*SHORT TASK*
Begin with the line that contains "# Hinge leaves: the" and continue down through the line that contains "points = [vertex.co"; reproduce those lines exactly and only those.

═══ MATERIAL FOR THIS EXERCISE ═══

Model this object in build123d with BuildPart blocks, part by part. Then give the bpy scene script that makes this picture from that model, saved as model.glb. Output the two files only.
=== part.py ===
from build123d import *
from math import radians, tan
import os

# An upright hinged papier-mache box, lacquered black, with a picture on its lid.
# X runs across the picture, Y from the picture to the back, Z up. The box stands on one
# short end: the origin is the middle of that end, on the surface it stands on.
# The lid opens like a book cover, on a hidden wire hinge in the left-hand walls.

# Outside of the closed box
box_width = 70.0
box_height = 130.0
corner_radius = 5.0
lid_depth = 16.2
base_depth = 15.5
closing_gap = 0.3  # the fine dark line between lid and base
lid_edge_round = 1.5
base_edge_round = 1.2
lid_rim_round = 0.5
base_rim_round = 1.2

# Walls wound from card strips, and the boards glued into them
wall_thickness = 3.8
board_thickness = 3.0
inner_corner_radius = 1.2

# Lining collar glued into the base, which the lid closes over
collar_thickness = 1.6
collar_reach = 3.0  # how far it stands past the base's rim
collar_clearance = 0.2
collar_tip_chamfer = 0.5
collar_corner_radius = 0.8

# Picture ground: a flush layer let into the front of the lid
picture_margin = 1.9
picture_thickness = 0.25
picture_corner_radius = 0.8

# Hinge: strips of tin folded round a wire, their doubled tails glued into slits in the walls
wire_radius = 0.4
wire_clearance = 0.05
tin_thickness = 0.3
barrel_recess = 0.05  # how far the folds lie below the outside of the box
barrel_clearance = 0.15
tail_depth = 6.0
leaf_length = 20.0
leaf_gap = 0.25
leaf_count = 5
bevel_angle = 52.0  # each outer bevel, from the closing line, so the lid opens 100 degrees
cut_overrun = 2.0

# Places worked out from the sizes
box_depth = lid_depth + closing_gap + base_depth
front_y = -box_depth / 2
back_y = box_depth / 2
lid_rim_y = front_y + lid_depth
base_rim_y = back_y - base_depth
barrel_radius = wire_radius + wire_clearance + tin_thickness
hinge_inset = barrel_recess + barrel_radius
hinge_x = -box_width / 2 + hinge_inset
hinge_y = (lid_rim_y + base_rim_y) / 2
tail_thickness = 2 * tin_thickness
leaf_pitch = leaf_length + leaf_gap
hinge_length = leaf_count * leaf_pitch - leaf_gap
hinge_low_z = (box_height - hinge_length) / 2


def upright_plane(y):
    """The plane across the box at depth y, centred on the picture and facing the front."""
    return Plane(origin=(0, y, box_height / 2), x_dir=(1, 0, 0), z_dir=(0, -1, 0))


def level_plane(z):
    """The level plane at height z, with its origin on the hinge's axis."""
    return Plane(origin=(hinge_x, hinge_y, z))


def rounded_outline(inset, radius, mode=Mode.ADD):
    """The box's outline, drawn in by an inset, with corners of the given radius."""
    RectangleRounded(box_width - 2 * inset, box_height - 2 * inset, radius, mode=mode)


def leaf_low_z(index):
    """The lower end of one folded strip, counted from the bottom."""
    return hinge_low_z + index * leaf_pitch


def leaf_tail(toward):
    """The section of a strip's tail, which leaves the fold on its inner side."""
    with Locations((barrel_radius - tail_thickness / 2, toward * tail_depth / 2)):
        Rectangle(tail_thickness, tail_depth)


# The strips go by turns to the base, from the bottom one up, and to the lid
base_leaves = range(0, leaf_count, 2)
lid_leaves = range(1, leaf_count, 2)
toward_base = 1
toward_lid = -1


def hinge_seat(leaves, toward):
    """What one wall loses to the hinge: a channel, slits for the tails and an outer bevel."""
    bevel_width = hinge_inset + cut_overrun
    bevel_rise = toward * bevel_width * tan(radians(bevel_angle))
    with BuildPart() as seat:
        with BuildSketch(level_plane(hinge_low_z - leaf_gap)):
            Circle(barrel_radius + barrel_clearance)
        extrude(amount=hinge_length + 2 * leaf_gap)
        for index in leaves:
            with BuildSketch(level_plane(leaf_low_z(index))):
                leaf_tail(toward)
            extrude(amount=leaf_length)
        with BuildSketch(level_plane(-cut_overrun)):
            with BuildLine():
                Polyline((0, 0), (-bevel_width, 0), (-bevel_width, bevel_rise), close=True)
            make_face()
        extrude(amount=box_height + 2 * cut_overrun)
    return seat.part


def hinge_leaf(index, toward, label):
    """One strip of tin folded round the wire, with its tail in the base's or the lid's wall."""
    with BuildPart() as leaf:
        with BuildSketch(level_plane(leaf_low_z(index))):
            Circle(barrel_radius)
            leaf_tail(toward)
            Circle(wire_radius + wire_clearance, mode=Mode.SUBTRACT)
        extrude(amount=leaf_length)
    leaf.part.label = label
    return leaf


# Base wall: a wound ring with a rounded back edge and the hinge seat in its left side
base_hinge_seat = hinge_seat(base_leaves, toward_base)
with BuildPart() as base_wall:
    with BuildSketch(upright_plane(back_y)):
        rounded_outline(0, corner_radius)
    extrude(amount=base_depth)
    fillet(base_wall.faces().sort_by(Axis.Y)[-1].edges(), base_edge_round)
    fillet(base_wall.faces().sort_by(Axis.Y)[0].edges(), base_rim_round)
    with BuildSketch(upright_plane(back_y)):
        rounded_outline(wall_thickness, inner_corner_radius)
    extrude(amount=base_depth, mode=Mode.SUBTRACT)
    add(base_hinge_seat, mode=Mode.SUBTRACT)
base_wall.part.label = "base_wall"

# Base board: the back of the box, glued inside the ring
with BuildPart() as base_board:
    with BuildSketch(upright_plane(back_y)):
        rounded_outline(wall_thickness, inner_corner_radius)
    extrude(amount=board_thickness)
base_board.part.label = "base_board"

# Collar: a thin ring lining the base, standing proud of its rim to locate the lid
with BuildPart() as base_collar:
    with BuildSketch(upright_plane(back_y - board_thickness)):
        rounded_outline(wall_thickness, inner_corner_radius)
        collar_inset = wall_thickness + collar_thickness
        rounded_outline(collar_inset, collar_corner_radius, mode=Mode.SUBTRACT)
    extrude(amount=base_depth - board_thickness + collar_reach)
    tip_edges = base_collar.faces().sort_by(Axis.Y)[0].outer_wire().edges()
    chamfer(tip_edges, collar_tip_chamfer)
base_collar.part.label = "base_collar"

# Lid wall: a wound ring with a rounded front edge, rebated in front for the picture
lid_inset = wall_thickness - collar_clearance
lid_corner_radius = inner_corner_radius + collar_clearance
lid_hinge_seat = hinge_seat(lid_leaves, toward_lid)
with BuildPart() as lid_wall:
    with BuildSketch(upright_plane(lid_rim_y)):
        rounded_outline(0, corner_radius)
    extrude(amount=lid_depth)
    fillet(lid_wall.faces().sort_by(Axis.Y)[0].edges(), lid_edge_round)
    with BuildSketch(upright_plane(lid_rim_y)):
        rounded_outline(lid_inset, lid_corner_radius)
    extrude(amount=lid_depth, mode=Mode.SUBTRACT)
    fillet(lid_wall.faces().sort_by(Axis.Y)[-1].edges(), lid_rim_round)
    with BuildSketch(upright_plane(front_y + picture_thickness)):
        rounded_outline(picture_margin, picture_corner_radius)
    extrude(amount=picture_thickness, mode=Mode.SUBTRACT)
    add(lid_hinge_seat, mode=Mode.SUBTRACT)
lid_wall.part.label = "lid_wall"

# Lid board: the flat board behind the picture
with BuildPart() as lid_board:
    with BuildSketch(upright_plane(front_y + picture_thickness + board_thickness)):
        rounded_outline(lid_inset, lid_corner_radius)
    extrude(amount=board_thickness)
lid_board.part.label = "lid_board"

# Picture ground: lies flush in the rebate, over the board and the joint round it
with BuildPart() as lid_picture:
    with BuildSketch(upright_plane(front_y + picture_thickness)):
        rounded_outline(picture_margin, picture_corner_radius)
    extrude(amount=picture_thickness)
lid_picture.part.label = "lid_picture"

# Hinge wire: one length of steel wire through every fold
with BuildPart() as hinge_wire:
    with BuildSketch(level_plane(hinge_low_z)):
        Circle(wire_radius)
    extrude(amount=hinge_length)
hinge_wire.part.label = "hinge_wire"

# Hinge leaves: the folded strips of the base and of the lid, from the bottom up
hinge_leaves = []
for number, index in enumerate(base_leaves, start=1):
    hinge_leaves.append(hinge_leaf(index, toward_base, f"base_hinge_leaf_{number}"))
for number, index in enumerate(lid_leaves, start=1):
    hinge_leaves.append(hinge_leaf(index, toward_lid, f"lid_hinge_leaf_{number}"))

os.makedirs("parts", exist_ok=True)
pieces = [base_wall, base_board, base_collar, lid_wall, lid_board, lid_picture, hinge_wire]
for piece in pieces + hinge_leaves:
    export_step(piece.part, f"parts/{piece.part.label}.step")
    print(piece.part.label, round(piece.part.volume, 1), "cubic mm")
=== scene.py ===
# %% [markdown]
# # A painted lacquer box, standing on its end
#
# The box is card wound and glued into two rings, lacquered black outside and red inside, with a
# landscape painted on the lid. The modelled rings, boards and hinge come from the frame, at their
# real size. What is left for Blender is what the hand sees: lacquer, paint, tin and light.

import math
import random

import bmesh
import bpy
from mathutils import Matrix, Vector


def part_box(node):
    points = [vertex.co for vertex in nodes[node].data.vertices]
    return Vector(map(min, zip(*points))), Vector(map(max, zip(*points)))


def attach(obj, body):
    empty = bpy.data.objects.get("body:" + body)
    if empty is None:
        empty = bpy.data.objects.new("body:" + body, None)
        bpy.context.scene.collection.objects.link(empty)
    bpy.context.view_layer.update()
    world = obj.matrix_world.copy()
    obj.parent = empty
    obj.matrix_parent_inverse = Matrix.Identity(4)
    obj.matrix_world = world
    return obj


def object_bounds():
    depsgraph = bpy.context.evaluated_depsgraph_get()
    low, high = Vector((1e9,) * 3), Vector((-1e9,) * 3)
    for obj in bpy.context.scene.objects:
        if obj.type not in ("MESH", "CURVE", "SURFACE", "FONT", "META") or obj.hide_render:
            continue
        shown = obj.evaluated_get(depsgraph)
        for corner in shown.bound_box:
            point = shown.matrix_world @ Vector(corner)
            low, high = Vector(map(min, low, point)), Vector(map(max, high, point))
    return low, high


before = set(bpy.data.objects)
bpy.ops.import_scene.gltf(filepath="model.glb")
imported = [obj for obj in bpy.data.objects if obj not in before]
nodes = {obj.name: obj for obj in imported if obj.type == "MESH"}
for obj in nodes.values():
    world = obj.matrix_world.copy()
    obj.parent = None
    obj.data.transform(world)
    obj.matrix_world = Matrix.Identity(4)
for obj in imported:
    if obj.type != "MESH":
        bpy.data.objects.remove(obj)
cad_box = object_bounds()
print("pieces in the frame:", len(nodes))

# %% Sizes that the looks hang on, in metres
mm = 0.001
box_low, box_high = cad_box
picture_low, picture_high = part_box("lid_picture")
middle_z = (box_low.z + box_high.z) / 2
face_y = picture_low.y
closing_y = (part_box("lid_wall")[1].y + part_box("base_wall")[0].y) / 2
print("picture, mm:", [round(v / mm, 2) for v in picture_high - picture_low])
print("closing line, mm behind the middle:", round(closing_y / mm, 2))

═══
═══ MATERIAL FOR THIS EXERCISE ═══

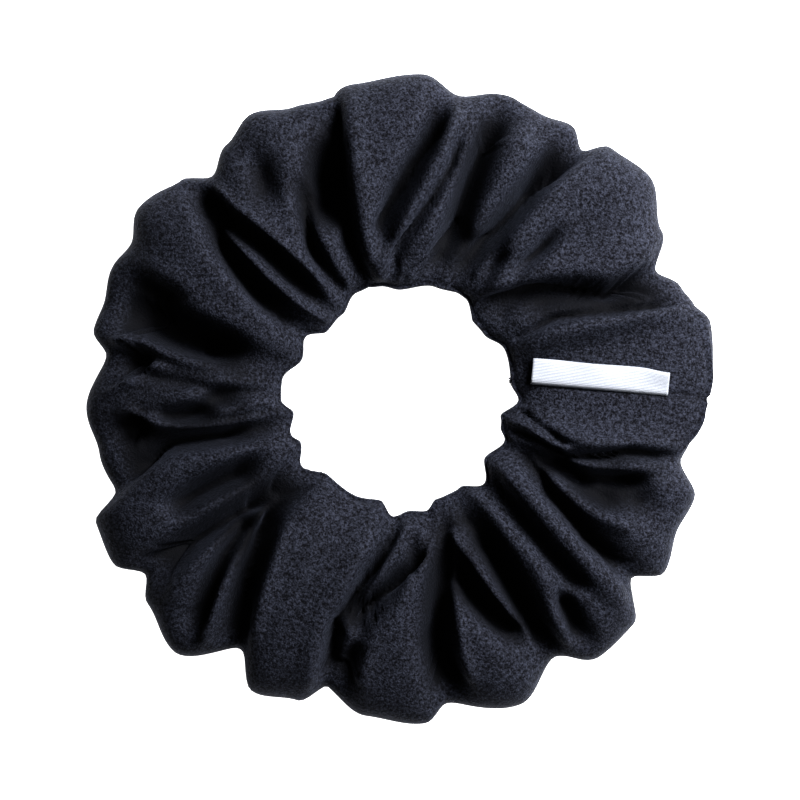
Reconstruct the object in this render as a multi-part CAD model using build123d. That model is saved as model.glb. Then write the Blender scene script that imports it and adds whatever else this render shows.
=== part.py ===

═══

*RESPONSE TO THIS EXERCISE*
# Hinge leaves: the folded strips of the base and of the lid, from the bottom up
hinge_leaves = []
for number, index in enumerate(base_leaves, start=1):
    hinge_leaves.append(hinge_leaf(index, toward_base, f"base_hinge_leaf_{number}"))
for number, index in enumerate(lid_leaves, start=1):
    hinge_leaves.append(hinge_leaf(index, toward_lid, f"lid_hinge_leaf_{number}"))

os.makedirs("parts", exist_ok=True)
pieces = [base_wall, base_board, base_collar, lid_wall, lid_board, lid_picture, hinge_wire]
for piece in pieces + hinge_leaves:
    export_step(piece.part, f"parts/{piece.part.label}.step")
    print(piece.part.label, round(piece.part.volume, 1), "cubic mm")
=== scene.py ===
# %% [markdown]
# # A painted lacquer box, standing on its end
#
# The box is card wound and glued into two rings, lacquered black outside and red inside, with a
# landscape painted on the lid. The modelled rings, boards and hinge come from the frame, at their
# real size. What is left for Blender is what the hand sees: lacquer, paint, tin and light.

import math
import random

import bmesh
import bpy
from mathutils import Matrix, Vector


def part_box(node):
    points = [vertex.co for vertex in nodes[node].data.vertices]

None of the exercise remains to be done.